*TASK STATEMENT*
Write down every entry below once more, exactly.

*MATERIAL FOR THE TASK*
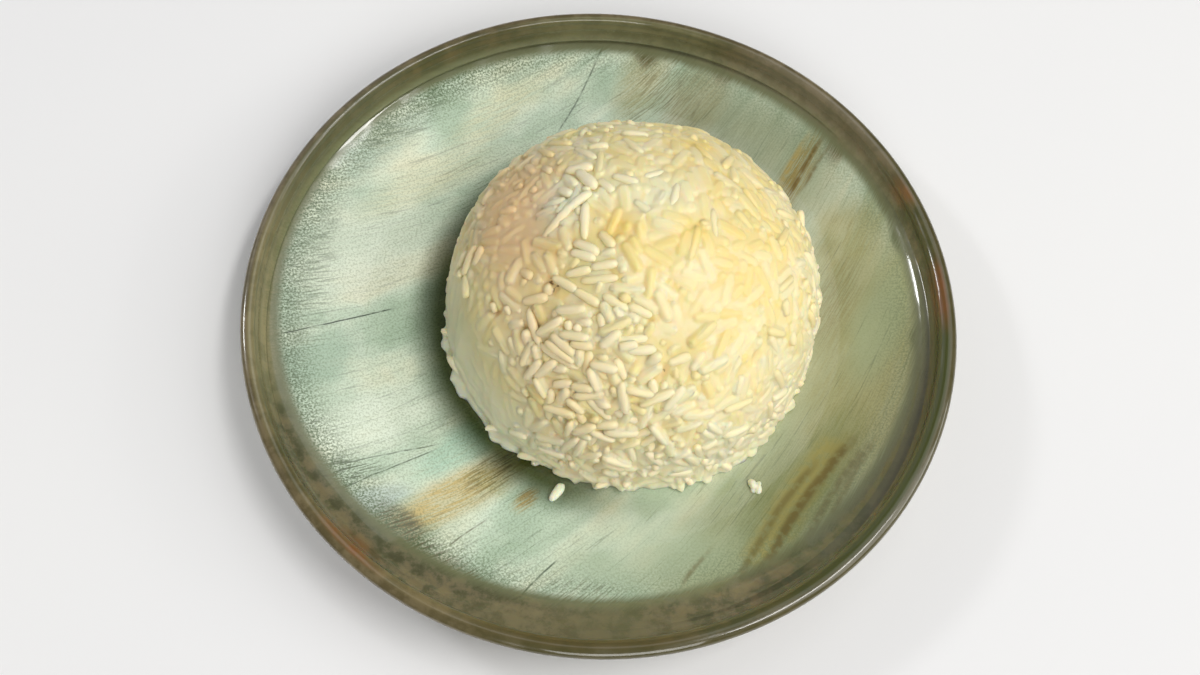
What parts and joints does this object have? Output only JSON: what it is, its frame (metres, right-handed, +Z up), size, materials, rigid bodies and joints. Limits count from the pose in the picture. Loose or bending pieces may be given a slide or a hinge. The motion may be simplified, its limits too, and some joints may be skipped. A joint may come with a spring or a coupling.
{
  "type": "plate of white rice",
  "caption": "Tall round dome of boiled white rice turned out of a bowl onto a glazed coupe plate, with stray grains beside it.",
  "frame": {"origin": "on the table, under the middle of the plate", "axes": "+Z up, +X to the right and +Y away from the side that the picture was taken from"},
  "size_m": [0.2048, 0.2048, 0.0713],
  "materials": {
    "glaze": "glossy streaked reactive glaze on stoneware, mint and cream to olive and brown",
    "rice": "moist boiled rice, cream and slightly translucent"
  },
  "bodies": {
    "root": {"plate": "glaze", "rice": "rice", "stray_grain": "rice", "stray_clump": "rice"}
  },
  "joints": []
}
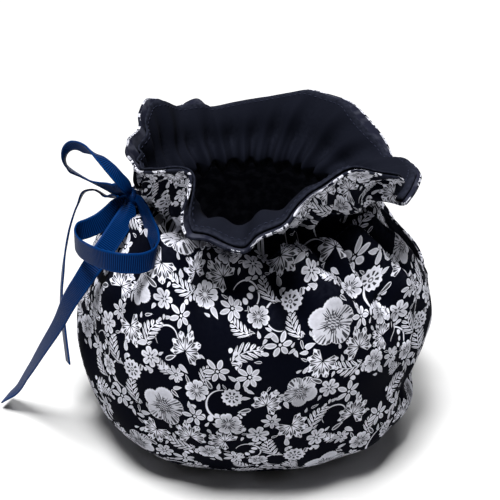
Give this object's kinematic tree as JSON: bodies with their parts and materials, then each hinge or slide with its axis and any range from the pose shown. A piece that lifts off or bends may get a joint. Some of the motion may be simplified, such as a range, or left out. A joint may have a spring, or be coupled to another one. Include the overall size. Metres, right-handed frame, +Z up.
{
  "type": "tea cosy",
  "caption": "Drawstring cotton cover that keeps a round teapot warm, with eyes for handle and spout, a lined ruffle and a ribbon tied in a bow.",
  "frame": {"origin": "middle of the cover's width and depth, on the surface that its hem rests on", "axes": "+Z up, +X towards the spout side, -Y towards the front"},
  "size_m": [0.2369, 0.1839, 0.1772],
  "materials": {
    "print_cotton": "near-black navy cotton printed with white and pale grey flowers",
    "lining_cotton": "plain near-black navy cotton",
    "ribbon": "blue ribbed ribbon with a slight sheen"
  },
  "bodies": {
    "root": {"panel_front": "print_cotton", "panel_back": "print_cotton", "lining_front": "lining_cotton", "lining_back": "lining_cotton", "ribbon_knot": "ribbon", "ribbon_loop_upper": "ribbon", "ribbon_loop_lower": "ribbon", "ribbon_tail_long": "ribbon", "ribbon_tail_short": "ribbon"}
  },
  "joints": []
}
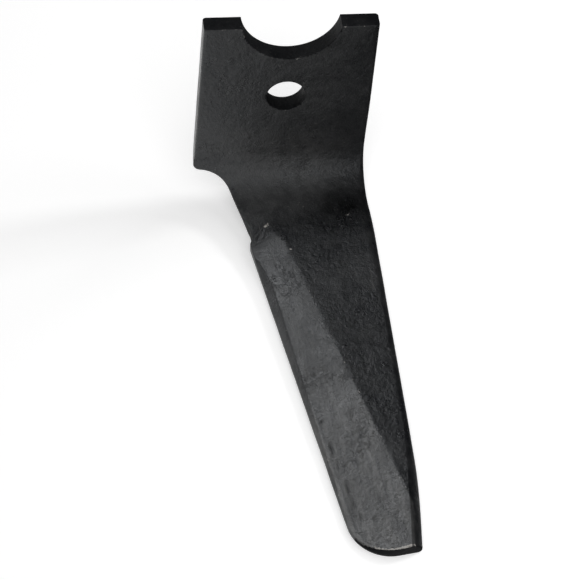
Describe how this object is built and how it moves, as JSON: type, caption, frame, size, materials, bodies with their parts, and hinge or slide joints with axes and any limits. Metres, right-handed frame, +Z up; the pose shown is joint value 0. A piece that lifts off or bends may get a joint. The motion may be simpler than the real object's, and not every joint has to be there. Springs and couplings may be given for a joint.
{
  "type": "power harrow tine",
  "caption": "Forged power harrow tine: flat head with a pin hole and half-round notch, cranked bend, and a tapered blade with a bevelled edge.",
  "frame": {"origin": "centre of the pin hole in the head, at mid thickness", "axes": "+Y from the tip towards the head along the blade, +X across the blade towards its straight edge, +Z up as it lies on the back of its blade"},
  "size_m": [0.1241, 0.3181, 0.1557],
  "materials": {
    "black_steel": "semi-matt black paint over forged scale"
  },
  "bodies": {
    "root": {"tine": "black_steel"}
  },
  "joints": []
}
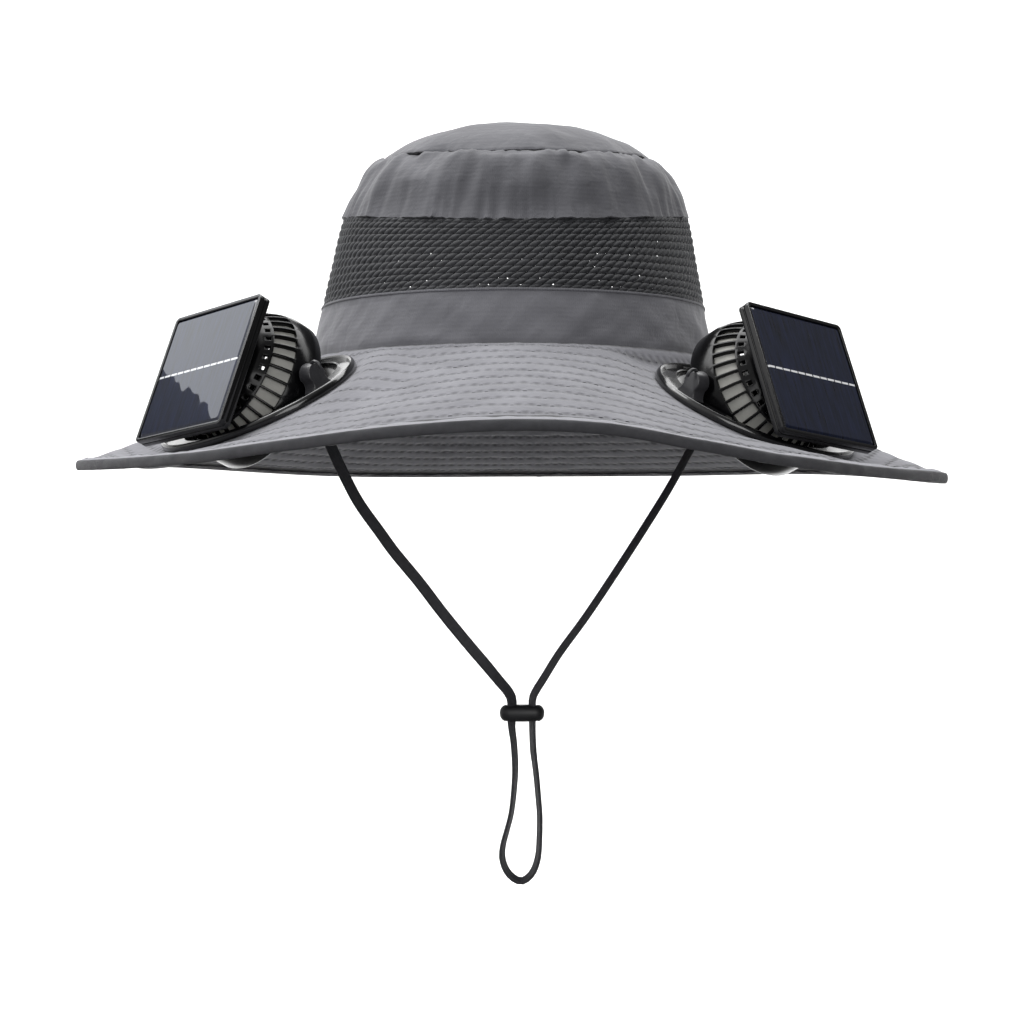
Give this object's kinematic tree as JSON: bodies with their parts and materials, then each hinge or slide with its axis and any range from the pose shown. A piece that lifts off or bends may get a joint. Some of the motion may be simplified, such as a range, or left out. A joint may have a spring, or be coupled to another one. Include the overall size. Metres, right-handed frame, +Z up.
{
  "type": "solar fan hat",
  "caption": "Sun hat with a vented crown, a wide stitched brim, tilting fans with solar panels and a chin strap with a sliding toggle.",
  "frame": {"origin": "centre of the head opening, where the crown meets the brim", "axes": "+Z up through the crown, -Y towards the wearer's front, +X towards the viewer's right of the hat seen from the front"},
  "size_m": [0.3686, 0.3998, 0.3284],
  "materials": {
    "crown_cloth": "plain woven polyester, lightly crumpled",
    "air_mesh": "open knitted mesh",
    "quilted_cloth": "rows of stitching round the brim",
    "binding_tape": "folded woven tape",
    "gloss_black": "polished moulding",
    "matte_black": "fine moulded texture",
    "impeller_black": "satin moulding",
    "solar_glass": "dark cell under clear cover",
    "webbing": "narrow woven ribbon"
  },
  "bodies": {
    "hat": {"crown_lower": "crown_cloth", "crown_mesh": "air_mesh", "crown_upper": "crown_cloth", "crown_top": "crown_cloth", "brim": "quilted_cloth", "brim_binding": "binding_tape", "bezel_left": "gloss_black", "bezel_right": "gloss_black", "clamp_ring_left": "matte_black", "clamp_ring_right": "matte_black", "chin_strap": "webbing", "cord_toggle": "matte_black"},
    "fan_left": {"fan_housing_left": "gloss_black", "front_grille_left": "matte_black", "solar_frame_left": "gloss_black", "solar_cell_left": "solar_glass"},
    "impeller_left": {"impeller_left": "impeller_black"},
    "fan_right": {"fan_housing_right": "gloss_black", "front_grille_right": "matte_black", "solar_frame_right": "gloss_black", "solar_cell_right": "solar_glass"},
    "impeller_right": {"impeller_right": "impeller_black"}
  },
  "joints": [
    {"name": "fan_tilt_left", "type": "hinge", "parent": "hat", "child": "fan_left", "pos_m": [-0.09989, -0.09061, -0.01853], "axis": [-0.7032, 0.7032, -0.1045], "range_deg": [-2, 36]},
    {"name": "impeller_spin_left", "type": "hinge", "parent": "fan_left", "child": "impeller_left", "pos_m": [-0.09989, -0.09061, -0.01853], "axis": [-0.6721, -0.6096, 0.4203], "continuous": true},
    {"name": "fan_tilt_right", "type": "hinge", "parent": "hat", "child": "fan_right", "pos_m": [0.09599, -0.09028, -0.02139], "axis": [-0.7506, -0.6525, 0.1045], "range_deg": [-2, 36]},
    {"name": "impeller_spin_right", "type": "hinge", "parent": "fan_right", "child": "impeller_right", "pos_m": [0.09599, -0.09028, -0.02139], "axis": [0.6279, -0.655, 0.4203], "continuous": true}
  ]
}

*THE SOLUTION*
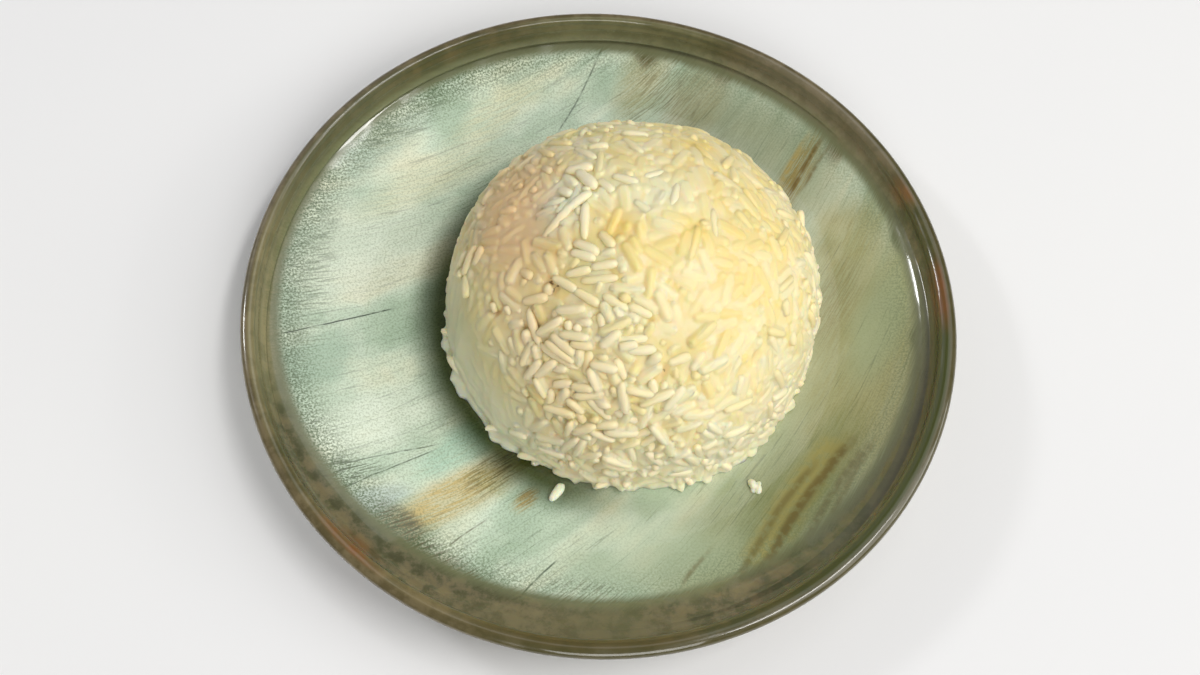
What parts and joints does this object have? Output only JSON: what it is, its frame (metres, right-handed, +Z up), size, materials, rigid bodies and joints. Limits count from the pose in the picture. Loose or bending pieces may be given a slide or a hinge. The motion may be simplified, its limits too, and some joints may be skipped. A joint may come with a spring or a coupling.
{
  "type": "plate of white rice",
  "caption": "Tall round dome of boiled white rice turned out of a bowl onto a glazed coupe plate, with stray grains beside it.",
  "frame": {"origin": "on the table, under the middle of the plate", "axes": "+Z up, +X to the right and +Y away from the side that the picture was taken from"},
  "size_m": [0.2048, 0.2048, 0.0713],
  "materials": {
    "glaze": "glossy streaked reactive glaze on stoneware, mint and cream to olive and brown",
    "rice": "moist boiled rice, cream and slightly translucent"
  },
  "bodies": {
    "root": {"plate": "glaze", "rice": "rice", "stray_grain": "rice", "stray_clump": "rice"}
  },
  "joints": []
}
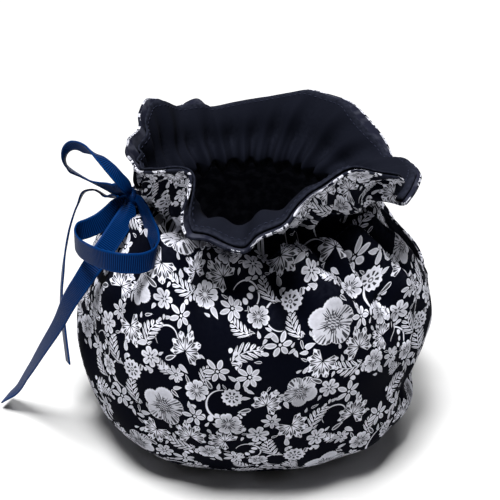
Give this object's kinematic tree as JSON: bodies with their parts and materials, then each hinge or slide with its axis and any range from the pose shown. A piece that lifts off or bends may get a joint. Some of the motion may be simplified, such as a range, or left out. A joint may have a spring, or be coupled to another one. Include the overall size. Metres, right-handed frame, +Z up.
{
  "type": "tea cosy",
  "caption": "Drawstring cotton cover that keeps a round teapot warm, with eyes for handle and spout, a lined ruffle and a ribbon tied in a bow.",
  "frame": {"origin": "middle of the cover's width and depth, on the surface that its hem rests on", "axes": "+Z up, +X towards the spout side, -Y towards the front"},
  "size_m": [0.2369, 0.1839, 0.1772],
  "materials": {
    "print_cotton": "near-black navy cotton printed with white and pale grey flowers",
    "lining_cotton": "plain near-black navy cotton",
    "ribbon": "blue ribbed ribbon with a slight sheen"
  },
  "bodies": {
    "root": {"panel_front": "print_cotton", "panel_back": "print_cotton", "lining_front": "lining_cotton", "lining_back": "lining_cotton", "ribbon_knot": "ribbon", "ribbon_loop_upper": "ribbon", "ribbon_loop_lower": "ribbon", "ribbon_tail_long": "ribbon", "ribbon_tail_short": "ribbon"}
  },
  "joints": []
}
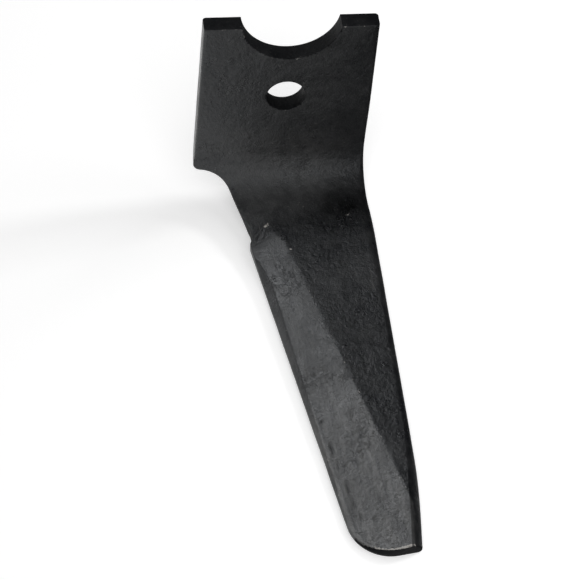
Describe how this object is built and how it moves, as JSON: type, caption, frame, size, materials, bodies with their parts, and hinge or slide joints with axes and any limits. Metres, right-handed frame, +Z up; the pose shown is joint value 0. A piece that lifts off or bends may get a joint. The motion may be simpler than the real object's, and not every joint has to be there. Springs and couplings may be given for a joint.
{
  "type": "power harrow tine",
  "caption": "Forged power harrow tine: flat head with a pin hole and half-round notch, cranked bend, and a tapered blade with a bevelled edge.",
  "frame": {"origin": "centre of the pin hole in the head, at mid thickness", "axes": "+Y from the tip towards the head along the blade, +X across the blade towards its straight edge, +Z up as it lies on the back of its blade"},
  "size_m": [0.1241, 0.3181, 0.1557],
  "materials": {
    "black_steel": "semi-matt black paint over forged scale"
  },
  "bodies": {
    "root": {"tine": "black_steel"}
  },
  "joints": []
}
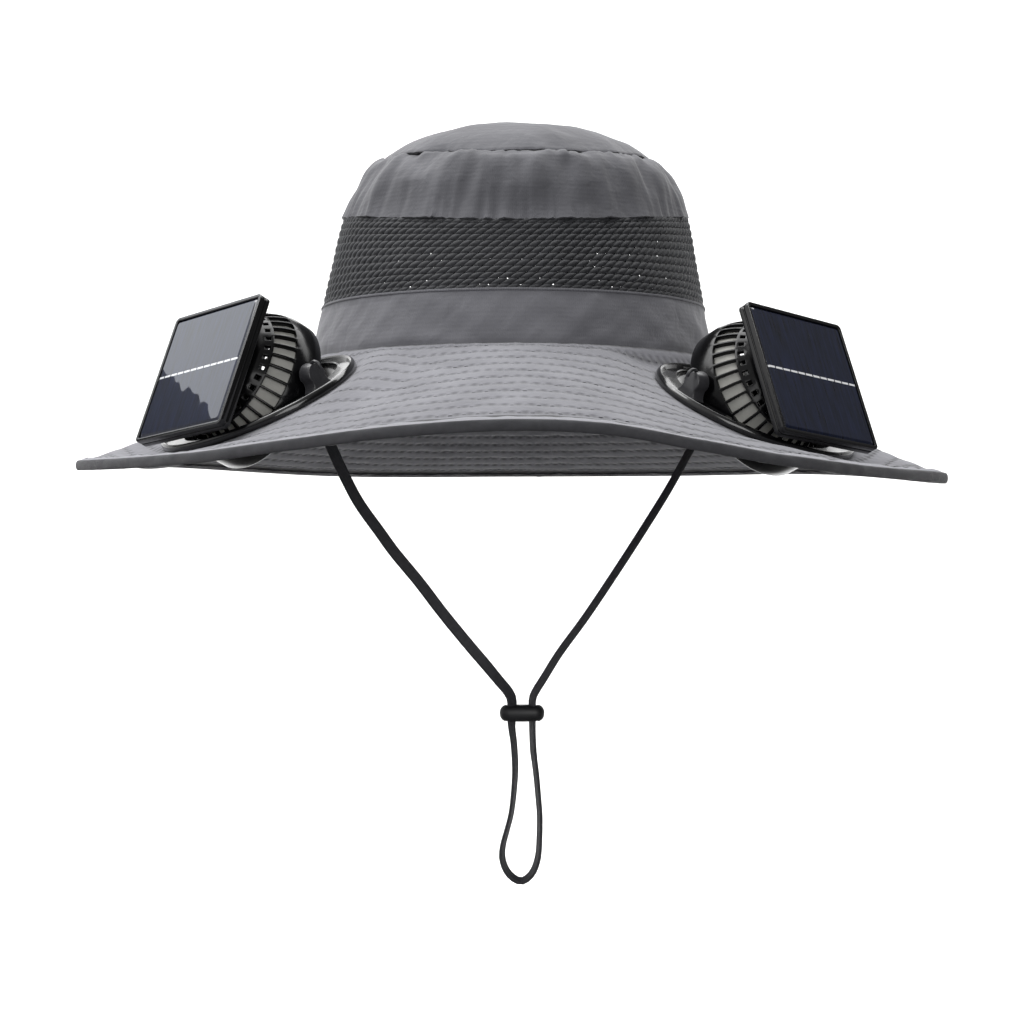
Give this object's kinematic tree as JSON: bodies with their parts and materials, then each hinge or slide with its axis and any range from the pose shown. A piece that lifts off or bends may get a joint. Some of the motion may be simplified, such as a range, or left out. A joint may have a spring, or be coupled to another one. Include the overall size. Metres, right-handed frame, +Z up.
{
  "type": "solar fan hat",
  "caption": "Sun hat with a vented crown, a wide stitched brim, tilting fans with solar panels and a chin strap with a sliding toggle.",
  "frame": {"origin": "centre of the head opening, where the crown meets the brim", "axes": "+Z up through the crown, -Y towards the wearer's front, +X towards the viewer's right of the hat seen from the front"},
  "size_m": [0.3686, 0.3998, 0.3284],
  "materials": {
    "crown_cloth": "plain woven polyester, lightly crumpled",
    "air_mesh": "open knitted mesh",
    "quilted_cloth": "rows of stitching round the brim",
    "binding_tape": "folded woven tape",
    "gloss_black": "polished moulding",
    "matte_black": "fine moulded texture",
    "impeller_black": "satin moulding",
    "solar_glass": "dark cell under clear cover",
    "webbing": "narrow woven ribbon"
  },
  "bodies": {
    "hat": {"crown_lower": "crown_cloth", "crown_mesh": "air_mesh", "crown_upper": "crown_cloth", "crown_top": "crown_cloth", "brim": "quilted_cloth", "brim_binding": "binding_tape", "bezel_left": "gloss_black", "bezel_right": "gloss_black", "clamp_ring_left": "matte_black", "clamp_ring_right": "matte_black", "chin_strap": "webbing", "cord_toggle": "matte_black"},
    "fan_left": {"fan_housing_left": "gloss_black", "front_grille_left": "matte_black", "solar_frame_left": "gloss_black", "solar_cell_left": "solar_glass"},
    "impeller_left": {"impeller_left": "impeller_black"},
    "fan_right": {"fan_housing_right": "gloss_black", "front_grille_right": "matte_black", "solar_frame_right": "gloss_black", "solar_cell_right": "solar_glass"},
    "impeller_right": {"impeller_right": "impeller_black"}
  },
  "joints": [
    {"name": "fan_tilt_left", "type": "hinge", "parent": "hat", "child": "fan_left", "pos_m": [-0.09989, -0.09061, -0.01853], "axis": [-0.7032, 0.7032, -0.1045], "range_deg": [-2, 36]},
    {"name": "impeller_spin_left", "type": "hinge", "parent": "fan_left", "child": "impeller_left", "pos_m": [-0.09989, -0.09061, -0.01853], "axis": [-0.6721, -0.6096, 0.4203], "continuous": true},
    {"name": "fan_tilt_right", "type": "hinge", "parent": "hat", "child": "fan_right", "pos_m": [0.09599, -0.09028, -0.02139], "axis": [-0.7506, -0.6525, 0.1045], "range_deg": [-2, 36]},
    {"name": "impeller_spin_right", "type": "hinge", "parent": "fan_right", "child": "impeller_right", "pos_m": [0.09599, -0.09028, -0.02139], "axis": [0.6279, -0.655, 0.4203], "continuous": true}
  ]
}